The Widow by Fiona Barton

Everyone was very kind and trying to stop me from seeing his body, but I couldn’t tell them I was glad he was gone. No more of his nonsense.

2.5 Stars Glen Taylor is out shopping with his wife Jean when he suddenly falls in front of a moving bus and is instantly killed. Bystanders comfort Jean, but truthfully she is relieved. The police and media are eager to talk to Jean after her husband’s death, but it turns out this isn’t the first time Jean has crossed paths with these people. For three years, her husband had been the main suspect in a very public kidnapping case. Was Glen guilty or was he a victim himself? Was his death an accident or murder?

No one wanted to know us now. They just wanted to know about us.

This book deals with crimes against children, but it is not graphic. It was really more about the secrets in a marriage and news media sensationalism than the crime itself.
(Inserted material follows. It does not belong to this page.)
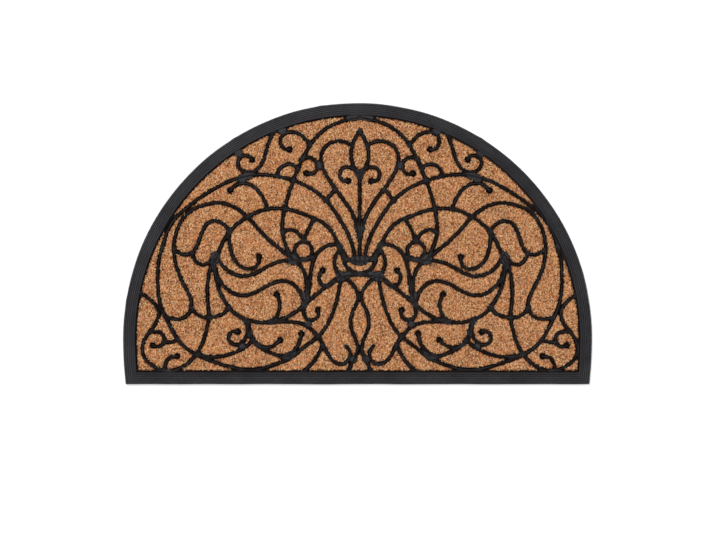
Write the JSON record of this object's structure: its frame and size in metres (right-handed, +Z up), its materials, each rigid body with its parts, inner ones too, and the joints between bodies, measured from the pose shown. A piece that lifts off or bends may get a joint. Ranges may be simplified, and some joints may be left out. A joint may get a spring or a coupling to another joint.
{
  "type": "doormat",
  "caption": "Half-round doormat: a black moulded rubber frame with raised wrought-iron style scrollwork, filled with natural coir pile.",
  "frame": {"origin": "on the floor, under the middle of the mat's box", "axes": "+X along the straight edge, +Y from the straight edge towards the round one, +Z up out of the pile"},
  "size_m": [0.75, 0.45, 0.011],
  "materials": {
    "rubber": "black moulded rubber with a faint satin sheen, fine ribs round the border",
    "coir": "short cut coir pile, matte, speckled tan and brown"
  },
  "bodies": {
    "root": {"rubber_moulding": "rubber", "coir_pile": "coir"}
  },
  "joints": []
}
The clearly labeled chapters alternate between:
The Widow – Jean Taylor.
The Detective – DI Bob Sparkes, a dedicated detective who becomes obsessed with the case.
The Reporter – Kate Waters, a charismatic investigative reporter who uses emotional manipulation to score coveted interviews.
• Plus, a few cameos from some of the supporting characters.
It also goes back and forth in time in two sections: the events following two-year-old Bella Elliot’s disappearance on October 2, 2006 and the events following Gene’s death on May 14, 2010.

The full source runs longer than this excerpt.